The present lot, a monumental painting titled Aanang, which means ‘without body or shape’, is a masterful example of Bhavsar’s ‘poetics of color’ and a testament to an artistic identity that transcends static markers of genre. The work captures a chromatic intensity that isn’t reliant on discrete colors or forms, instead enveloping the viewer in its totality. Looking at this painting challenges the eye to read color as an immersive experience, with each tone seemingly engaged in an enigmatic visual dialogue with the others. The orange, red and yellow that emerge from the edges seem to diffuse towards a central field of blue. At the same time, the blue seems to emerge from these peripheral areas. Bhavsar reaches a pinnacle of inversion in this work, an optical illusion that subverts our expectations of color on canvas. “What is the content of Bhavsar’s paintings? To absorb viewers, just as great music does listeners, to carry them away, to sweep them up, and even to strike them dumb” (I. Sandler, Natvar Bhavsar: Painting and the Reality of Color, Sydney, 1998, p. 21).

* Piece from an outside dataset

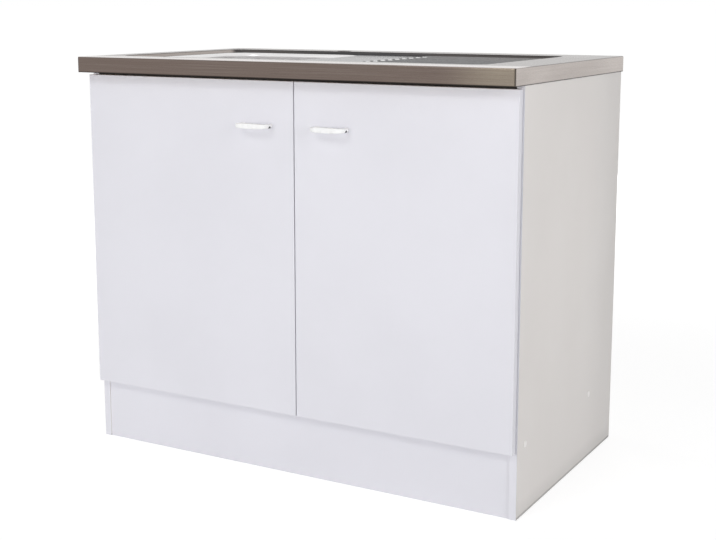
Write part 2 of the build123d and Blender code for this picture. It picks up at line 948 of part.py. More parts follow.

One of Bhavsar’s most dynamic patrons, Mahinder Tak developed a close friendship with the artist over the last three decades. She has spent a lot of time with Bhavsar in New York and Washington, and the Tak collection includes several significant paintings by him. Apart from collecting his work herself, Mahinder introduced several collectors from the National Capital Region to the artist's unique paintings, and hosted a celebration of the important monograph, Natvar Bhavsar: Painting and the Reality of Color, at her home in 1998.